第4回は、IFA 2013におけるPCの展示を振り返る。第2回で扱ったスマートフォン、第3回でのタブレットといったモバイルデバイスの盛り上がりに対し、PCの地位が相対的に低下したという論調が目立っている。そのため、PCが今後どのように巻き返していくか、出展各社のアプローチに注目が集まった(写真1)。
なお、タブレット型PCについては第3回で言及している。
第4世代CoreやWindows 8.1でPCの“反撃”は始まるか
2012年10月に発売されたWindows 8は、タッチ操作を大きく採り入れたことで話題となった。その背景には、スマートフォンやタブレットの普及があり、これらのモバイルデバイスは実際にPCの地位を代替しつつある。単に外に持ち出すという意味のモバイルに限らず、自宅でYouTubeを見るといったシーンでも、PCが置かれたデスクに向かうより、ソファに寝転んでタブレットを見るほうが楽だと感じる人が増えているのではないだろうか。
これに対し、Windows 8の発売と前後して登場したのが、タッチ操作に対応した新しい形状のPCだ。Windows 8以前、ほとんどのPCが単純なノート型かデスクトップ型だったことを考えれば、Windows 8の影響力の大きさが感じられる。これら新世代のPCは、今夏登場した第4世代Coreプロセッサから本格普及が期待されており(写真2)、まだまだ“反撃”は始まったばかりと考えてよいだろう。
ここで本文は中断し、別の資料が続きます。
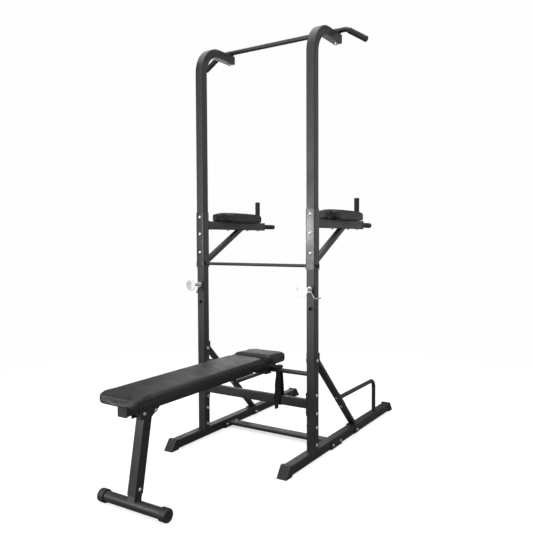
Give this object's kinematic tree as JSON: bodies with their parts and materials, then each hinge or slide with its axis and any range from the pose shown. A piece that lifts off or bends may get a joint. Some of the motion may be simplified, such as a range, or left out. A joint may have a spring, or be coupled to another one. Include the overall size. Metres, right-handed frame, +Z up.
{
  "type": "power tower with sit-up bench",
  "caption": "Free-standing square-tube power tower with a pull-up bar, padded dip arms, barbell rests, push-up handles and a padded bench that hooks on at the front",
  "frame": {"origin": "on the floor at the middle of the whole footprint", "axes": "+Z up; X along the pull-up bar; -Y towards the bench's free end, +Y towards the dip handles"},
  "size_m": [1.1436, 2.208, 2.3998],
  "materials": {
    "powder_coat": "fine textured satin powder coat",
    "black_plastic": "moulded, fine matte grain",
    "rubber": "matte",
    "grip_rubber": "ribbed matte",
    "black_vinyl": "grained, semi-gloss upholstery",
    "board": "dark backing board",
    "zinc": "zinc plated",
    "black_screw": "black oxide",
    "galvanised": "galvanised",
    "webbing": "woven webbing"
  },
  "bodies": {
    "tower": {"arm_brace_left": "powder_coat", "arm_brace_right": "powder_coat", "arm_pad_board_left": "board", "arm_pad_board_right": "board", "arm_pad_bolts": "zinc", "arm_pad_left": "black_vinyl", "arm_pad_right": "black_vinyl", "base_end_shoes": "black_plastic", "base_tube_left": "powder_coat", "base_tube_right": "powder_coat", "bench_hook_bar": "powder_coat", "crossbar_screws": "black_screw", "dip_arm_caps": "black_plastic", "dip_arm_left": "powder_coat", "dip_arm_right": "powder_coat", "dip_grip_left": "grip_rubber", "dip_grip_right": "grip_rubber", "floor_cross_member": "powder_coat", "frame_bolts": "zinc", "frame_nuts": "zinc", "knee_raise_grip_left": "grip_rubber", "knee_raise_grip_right": "grip_rubber", "lower_post_left": "powder_coat", "lower_post_right": "powder_coat", "middle_crossbar": "powder_coat", "post_hole_grommets": "black_plastic", "post_sleeve_left": "powder_coat", "post_sleeve_right": "powder_coat", "pull_up_bar": "powder_coat", "pull_up_bar_saddles": "powder_coat", "pull_up_grip_left": "grip_rubber", "pull_up_grip_right": "grip_rubber", "push_up_handle_left": "powder_coat", "push_up_handle_right": "powder_coat", "rear_brace_left": "powder_coat", "rear_brace_right": "powder_coat", "seat_cross_member": "powder_coat", "sleeve_bolts": "zinc", "strap_buckle": "black_screw", "strap_lashing": "webbing", "upper_post_caps": "black_plastic", "upper_post_left": "powder_coat", "upper_post_right": "powder_coat"},
    "bench": {"bench_beam": "powder_coat", "bench_beam_cap": "black_plastic", "bench_board": "board", "bench_bolts": "zinc", "bench_foot": "powder_coat", "bench_foot_caps": "rubber", "bench_hooks": "powder_coat", "bench_leg": "powder_coat", "bench_nuts": "zinc", "bench_pad": "black_vinyl", "bench_yoke": "powder_coat", "strap_over_bench": "webbing"},
    "rest_left": {"barbell_rest_left": "galvanised"},
    "rest_right": {"barbell_rest_right": "galvanised"},
    "bail_left": {"rest_bail_left": "galvanised"},
    "bail_right": {"rest_bail_right": "galvanised"}
  },
  "joints": [
    {"name": "bench_tilt", "type": "hinge", "parent": "tower", "child": "bench", "pos_m": [0, -0.032, 0.466], "axis": [-1, 0, 0], "range_deg": [0, 20]},
    {"name": "rest_slide_left", "type": "slide", "parent": "tower", "child": "rest_left", "axis": [0, -1, 0], "range_m": [0, 0.05]},
    {"name": "bail_swing_left", "type": "hinge", "parent": "rest_left", "child": "bail_left", "pos_m": [-0.375, -0.0637, 0.931], "axis": [0, 1, 0], "range_deg": [0, 90]},
    {"name": "rest_slide_right", "type": "slide", "parent": "tower", "child": "rest_right", "axis": [0, -1, 0], "range_m": [0, 0.05]},
    {"name": "bail_swing_right", "type": "hinge", "parent": "rest_right", "child": "bail_right", "pos_m": [0.375, -0.0637, 0.931], "axis": [0, -1, 0], "range_deg": [0, 90]}
  ]
}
その一方で、Windows 8を搭載した最新のタッチ対応PCに対し、不満の声も上がっている。「Windows 8で大きく変わったユーザーインタフェース(UI)が分かりづらい」という声や、「使いたいアプリがWindowsストアにない」といった声も少なくない。たとえハードウエアのタッチ対応が進んでも、肝心のソフトウエアが追いついていないのが現状といえる。
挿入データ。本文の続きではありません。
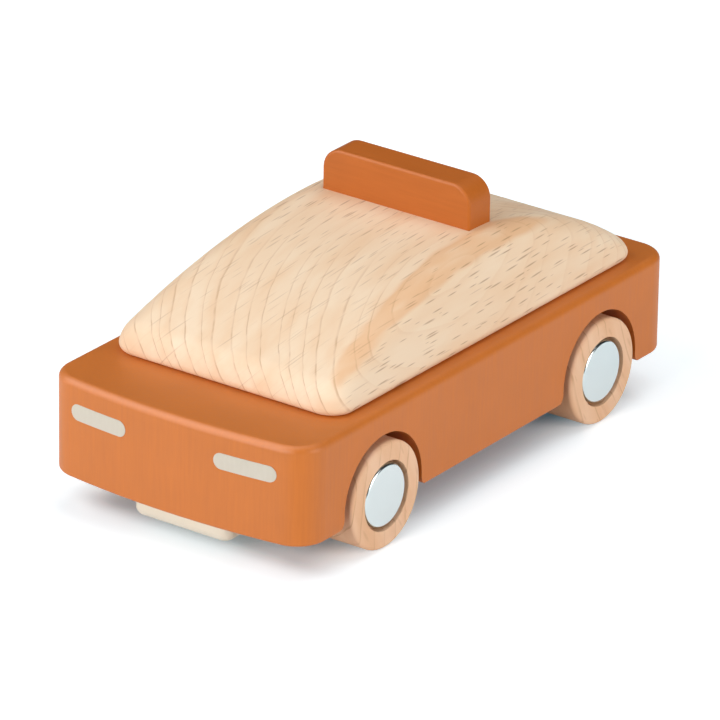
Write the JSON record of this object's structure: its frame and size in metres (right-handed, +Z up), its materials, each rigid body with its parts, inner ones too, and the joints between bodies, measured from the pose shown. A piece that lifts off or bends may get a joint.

また、Windows 8はタッチ対応のUIを前面に出しすぎたことで、Windowsのデスクトップアプリを中心に利用する従来のPCユーザーから不評を買った面もある。タッチ操作の利点は認めつつも、当面の間はPCにタッチは不要と考えるユーザーも少なくないだろう。このようなタッチユーザーとデスクトップユーザーのすみ分けは、10月18日発売のWindows 8.1における主要な改善点のひとつでもある。
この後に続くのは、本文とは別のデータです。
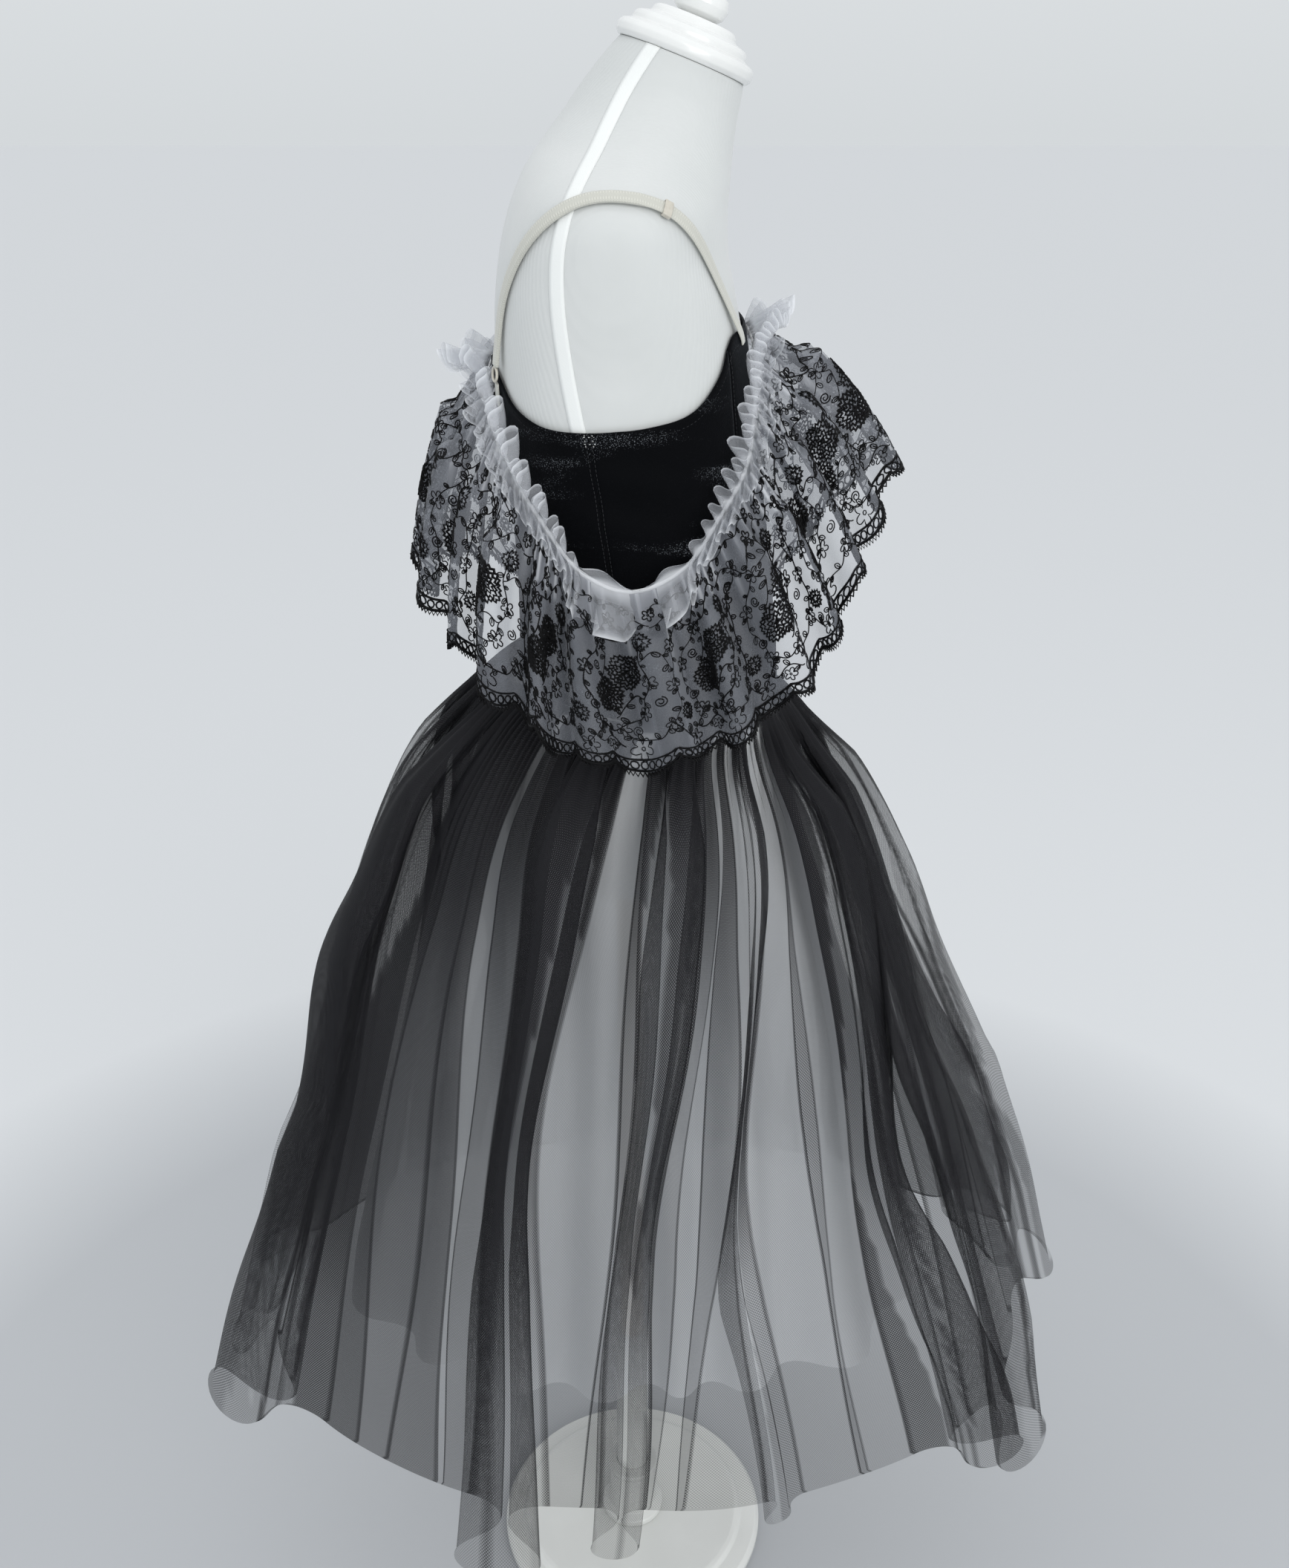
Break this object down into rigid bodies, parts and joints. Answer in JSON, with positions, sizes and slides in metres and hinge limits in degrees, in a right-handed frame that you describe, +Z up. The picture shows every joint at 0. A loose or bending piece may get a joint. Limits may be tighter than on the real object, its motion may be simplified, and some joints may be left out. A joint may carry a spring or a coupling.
{
  "type": "child's romantic ballet tutu on a limbless dress form",
  "caption": "Long ballet tutu with velvet bodice, off-shoulder lace ruffle and sheer gathered tulle skirt, worn by a limbless dress form on a pole and round base.",
  "frame": {"origin": "centre of the round base's underside, on the floor under the pole", "axes": "+Z up along the pole, the garment's front faces -Y, the wearer's right side is -X"},
  "size_m": [0.5611, 0.7671, 1.3808],
  "materials": {
    "jersey": "white knitted jersey cover with a woven tape down each side seam",
    "cap_lacquer": "white high-gloss lacquer",
    "stand_paint": "white gloss paint",
    "pole_wood": "tan satin",
    "velvet": "black stretch velvet with a short nap",
    "elastic": "cream ribbed elastic",
    "fittings": "cream coated wire, glossy",
    "organza": "sheer white organza",
    "lace": "sheer white organza with black embroidery",
    "tulle": "sheer black tulle net",
    "sheer": "sheer white underskirt net"
  },
  "bodies": {
    "root": {"form_torso": "jersey", "form_neck_cap": "cap_lacquer", "form_finial": "cap_lacquer", "form_base": "stand_paint", "form_foot_ring": "stand_paint", "form_lower_pole": "stand_paint", "form_clamp": "stand_paint", "form_upper_pole": "pole_wood", "bodice_front": "velvet", "bodice_side_right": "velvet", "bodice_side_left": "velvet", "bodice_back": "velvet", "elastic_right": "elastic", "elastic_left": "elastic", "strap_right": "elastic", "strap_left": "elastic", "tab_right": "elastic", "tab_left": "elastic", "slider_right": "fittings", "slider_left": "fittings", "ring_right": "fittings", "ring_left": "fittings", "frill_right": "organza", "frill_left": "organza", "flounce_right": "lace", "flounce_left": "lace", "skirt": "tulle", "underskirt": "sheer"}
  },
  "joints": []
}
価格も気になるところだ。スマートフォンやタブレットに関する支出が増えていること、低価格で高品質のタブレットが増加したことも相まって、PCには一層の低価格化が求められる。しかし、単に安いPCを作るだけでは限界がある。スマートフォンやタブレットにはないPCならではの価値をどのように訴求していくかが、今後の課題といえる。